Had such a good time at Pete ‘n’ Keely a few weeks ago that when a friend called with an extra ticket for last night's performance, I went again, and had another good time.

Sally Mayes and George Dvorsky are delightful as a couple of ‘50s entertainers who were formerly married, then divorced, but now are doing a 1968 TV reunion special for the money. But true love prevails, and the two reunite personally as well as professionally before all is said and done.

But what I really loved is that author James Hindman really knows his ol’ time TV variety shows. He’s created a new one with the requisite set: curtains galore -- gold curtains, sheer curtains, tinseled curtains too.

Variety shows were also famous for their resplendent costumes, and Pete ‘n’ Keely has ‘em, too, courtesy of the marvelous Bob Mackie. The season is still four months from completion, but as of now, he’s got my Drama Desk vote for Best Costumes.

At one point, Pete ‘n’ Keely sing soft songs while sitting on stools, just the way that guys named Andy Williams and Perry Como did. (The latter, by the way, once devoted much of a 1962 show to that new Irving Berlin musical opening on Broadway called Mr. President. He even wound up making an RCA Victor studio cast album of it, where he played the title character.)

Pete ‘n’ Keely have a marvelous medley where they sing a bevy of city and state songs that take us from sea to shining sea. It rather reminded me of a sequence called "The History of Musical Comedy" in Julie (Andrews) and Carol (Burnett) at Carnegie Hall, first broadcast on June 11, 1962, then again on June 13, 1963 -- but never again seen on network TV.

Andrews and Burnett did 19 selections from shows, from "Every Little Movement" to "A Boy Like That / I Have a Love." The two highlights were Andrews singing "I Cain’t Say No" by concluding that she "cahn’t say ‘cain’t," immediately followed by Burnett’s sharp parody of Andrews’ Eliza Doolittle doing "Wouldn’t It Be Loverly."
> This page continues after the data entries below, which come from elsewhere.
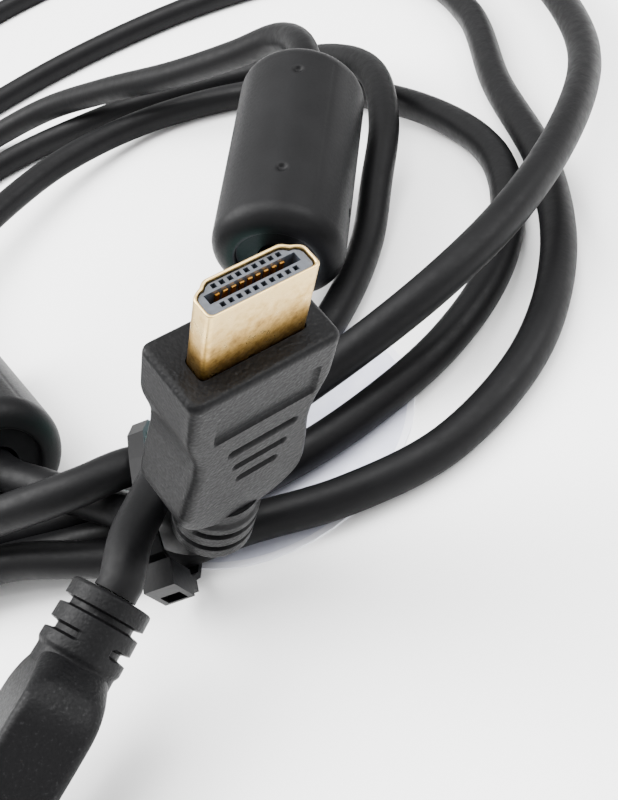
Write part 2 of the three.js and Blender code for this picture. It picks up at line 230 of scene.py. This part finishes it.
PLUG_A = place_of((6.82, -118.45, 14.75), (0.4002, -0.3702, 0.8384), (0.9, 0.334, -0.282))
PLUG_B = place_of((-7.85, -126.46, 19.24), (-0.8211, -0.5307, -0.2103), (-0.358, 0.766, -0.5335))

# %% [markdown]
# ## The moulded plug body
# The real body is one over-moulding: a block with a waist that the fingers grip, rounded edges, a shallow
# plain panel and three grip slots on one broad face. It could be carved with booleans, but a single grid
# with the panel and slots pressed into it keeps every edge softly rounded, as a mould leaves them.

# %% Body outline
# Height, half width and half thickness
BODY_ROWS = [
    (9.2, 5.0, 4.5), (10.4, 6.2, 4.8), (12.4, 8.0, 5.02), (15.2, 9.08, 5.16), (17.0, 9.3, 5.2),
    (21.5, 8.95, 5.2), (26.5, 8.3, 5.2), (29.4, 8.4, 5.2), (31.4, 8.9, 5.2), (33.2, 9.5, 5.2),
    (35.0, 9.96, 5.2), (38.0, 10.0, 5.2), (42.0, 10.0, 5.2),
]
BODY_FRONT = 42.0
EDGE_R = 1.3
FRONT_R = 0.8
NECK_EXTRA_R = 2.6
NECK_END = 15.0
ROW_STEP = 0.22
FRONT_STEPS = 5
CORNER_STEPS = 5
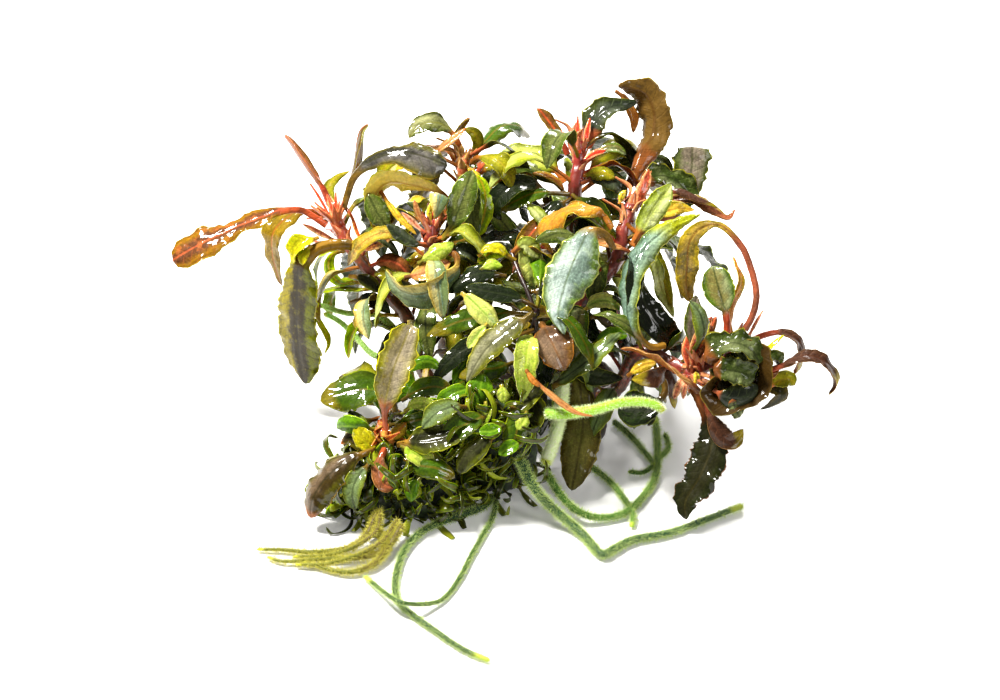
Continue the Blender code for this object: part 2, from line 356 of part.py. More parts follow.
# Leaves at the back, also fused to their shoot. Their faces and places are real ones
BACK_LEAVES = (
    ("shoot_left", 4.2, 0.2, 0.6, (-0.20, 0.70, 0.70), (
        (-21.2, 19.6, 24.0), (-19.4, 24.4, 25.4), (-17.4, 28.6, 23.0), (-16.6, 31.8, 17.5),
        (-16.2, 33.4, 11.0))),
    ("shoot_left", 3.8, 0.2, 0.6, (-0.60, 0.60, 0.50), (
        (-19.2, 17.6, 20.6), (-20.4, 23.0, 19.6), (-19.9, 26.8, 14.8), (-19.6, 29.2, 9.0),
        (-20.0, 30.4, 3.6))),
    ("shoot_back_left", 4.4, 0.2, 0.6, (-0.30, 0.75, 0.60), (
        (-5.4, 25.3, 29.5), (-7.2, 29.6, 30.4), (-9.2, 33.6, 26.6), (-10.8, 36.2, 20.0),
        (-11.4, 37.4, 14.0))),
    ("shoot_back_left", 4.4, 0.2, 0.6, (0.10, 0.75, 0.65), (
        (-5.0, 25.0, 26.0), (-2.6, 30.0, 28.0), (-1.0, 34.4, 24.4), (0.0, 37.0, 19.0),
        (0.2, 38.2, 14.6))),
    ("shoot_back_left", 3.8, 0.2, 0.6, (-0.50, 0.60, 0.62), (
        (-4.6, 24.7, 20.5), (-8.2, 28.8, 21.0), (-11.2, 31.4, 16.6), (-13.2, 32.8, 11.0),
        (-14.0, 33.4, 6.0))),
    ("shoot_back_right", 4.6, 0.2, 0.6, (0.10, 0.75, 0.65), (
        (9.5, 23.2, 31.0), (11.4, 29.0, 32.4), (13.2, 33.4, 29.0), (14.6, 36.8, 22.4),
        (15.0, 38.4, 15.4))),
    ("shoot_back_right", 4.2, 0.2, 0.6, (0.40, 0.65, 0.65), (
        (9.1, 22.0, 28.0), (15.0, 28.2, 28.4), (19.4, 32.2, 24.6), (22.2, 35.0, 18.4),
        (23.6, 36.6, 12.4))),
    ("shoot_back_right", 3.8, 0.2, 0.6, (-0.10, 0.70, 0.70), (
        (9.2, 23.0, 22.0), (8.4, 28.2, 23.4), (7.2, 32.2, 21.4), (6.4, 34.8, 17.6))),
    ("shoot_back_right", 4.0, 0.2, 0.6, (0.60, 0.45, 0.65), (
        (9.0, 22.8, 20.5), (15.2, 26.0, 22.4), (20.0, 28.4, 18.6), (23.0, 29.6, 12.4),
        (24.4, 30.2, 6.4))),
    ("shoot_right_centre", 4.0, 0.2, 0.6, (0.50, 0.50, 0.70), (
        (14.9, 12.3, 25.3), (21.0, 18.6, 22.8), (25.4, 22.6, 20.2), (28.2, 25.6, 14.8),
        (29.2, 27.2, 9.0))),
    ("shoot_right", 3.6, 0.2, 0.6, (0.10, 0.65, 0.70), (
        (23.4, -0.2, 15.8), (24.4, 6.0, 15.2), (23.8, 12.0, 13.0), (23.2, 16.4, 8.6),
        (23.0, 18.8, 4.2))),
    ("shoot_right", 3.4, 0.2, 0.6, (0.10, 0.65, 0.70), (
        (15.0, 5.5, 9.4), (16.8, 9.6, 11.0), (17.6, 15.0, 8.4), (18.6, 19.4, 3.8))),
    ("shoot_low_left", 3.6, 0.2, 0.6, (-0.40, 0.40, 0.80), (
        (-14.3, 2.6, 7.2), (-17.2, 7.2, 9.6), (-20.0, 11.8, 7.4), (-21.2, 15.2, 3.2))),
    ("shoot_back", 4.2, 0.2, 0.6, (-0.05, 0.65, 0.75), (
        (4.8, 29.2, 13.2), (4.2, 33.8, 15.6), (3.6, 37.0, 12.6), (3.4, 38.8, 7.6),
        (3.6, 39.7, 3.0))),
    ("shoot_back", 4.0, 0.2, 0.6, (-0.30, 0.55, 0.75), (
        (4.7, 29.0, 12.0), (-2.2, 32.0, 12.8), (-7.4, 34.8, 9.6), (-10.8, 36.4, 4.4))),
    ("shoot_back", 4.0, 0.2, 0.6, (0.30, 0.55, 0.75), (
        (4.8, 29.0, 12.2), (11.0, 31.6, 13.2), (16.0, 33.6, 9.8), (19.2, 35.0, 4.2))),
    ("shoot_back", 3.8, 0.2, 0.6, (0.15, 0.65, 0.75), (
        (4.8, 29.2, 12.8), (8.8, 34.2, 12.6), (10.6, 37.4, 8.6), (11.4, 39.0, 3.4))),
)

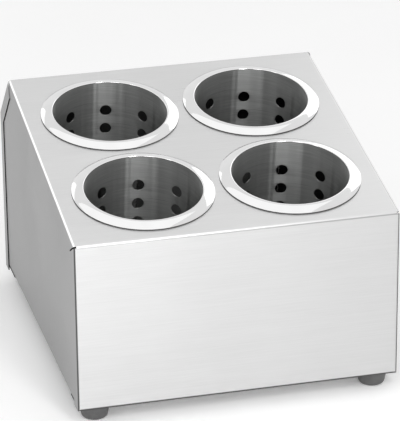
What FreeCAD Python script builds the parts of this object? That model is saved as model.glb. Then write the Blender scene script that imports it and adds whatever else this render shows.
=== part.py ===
import FreeCAD, Part

# Cutlery dispenser: a folded sheet-steel casing with a sloping top, and four
# perforated cups that hang in it by their rims and lift out.
#
# Frame: +X to the right, +Y to the back, +Z up, in millimetres. The origin lies
# on the ground in the middle of the outline. The casing's own frame has the
# same axes, and its origin is the middle of the front panel's lower edge.

import math
import os

import Sketcher
from FreeCAD import Placement, Rotation, Vector

document = FreeCAD.newDocument("cutlery_dispenser")

# ---------------------------------------------------------------- dimensions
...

Burnett had already made her reputation on another variety show, The Garry Moore Show. Moore was one of TV’s less gifted hosts, for though he could carry a tune and do a few dance steps, he had no real talent himself, except for (as Ronald Reagan once said in the movie version of The Voice of the Turtle) "a talent for appreciation." Which is why he hired Burnett and, once she left, Dorothy Loudon.

The Garry Moore Show ran opposite the wildly successful The Fugitive on Tuesdays at 10. I, unlike all my schoolchums, never saw a single episode of the latter, for I was always tuning in a program where I could see the title song from Here’s Love performed on TV the week the musical opened on Broadway. Moore also had on Gwen Verdon dancing, vamping, and singing a song that began, "49 percent of my heart is gold, 51 percent is not. 49 percent of my heart is pure; 51 percent is rot. 49 percent of my intentions are the noblest and best. But the very best of my intentions are outvoted by the rest."

I remember the lyrics verbatim because I taped the song on my ol’ reel-to-reel tape recorder, and repeatedly listened to it. For years, I endlessly searched the few musical theater books then available that listed show songs, wondering if I could find the show from which the song came. I never did, so over the years, came to believe it was a piece of special material written for Verdon. More than 30 years later, when I met Verdon, I mentioned the song to her, in hopes that she’d be able to identify it. Alas, she could not. But the memory remains -- though the reel-to-reel tape does not.

Pete ‘n’ Keely also do a musical parody of Shakespeare’s Antony and Cleopatra -- called, of course, Tony ‘n’ Cleo -- causing me to remember the sequence on The Danny Kaye Show where our host did a musical version of Hamlet, where the ol’ chestnut "Cecilia" was transformed into "Ophelia."

And by the way -- isn’t it interesting that while Pete ‘n’ Keely’s Tony ‘n’ Cleo was "being broadcast" in 1968, that same year Broadway saw a musical version of Caesar and Cleopatra called Her First Roman. That show, though, brings back far less fond memories than the late, lamented TV variety shows of yore.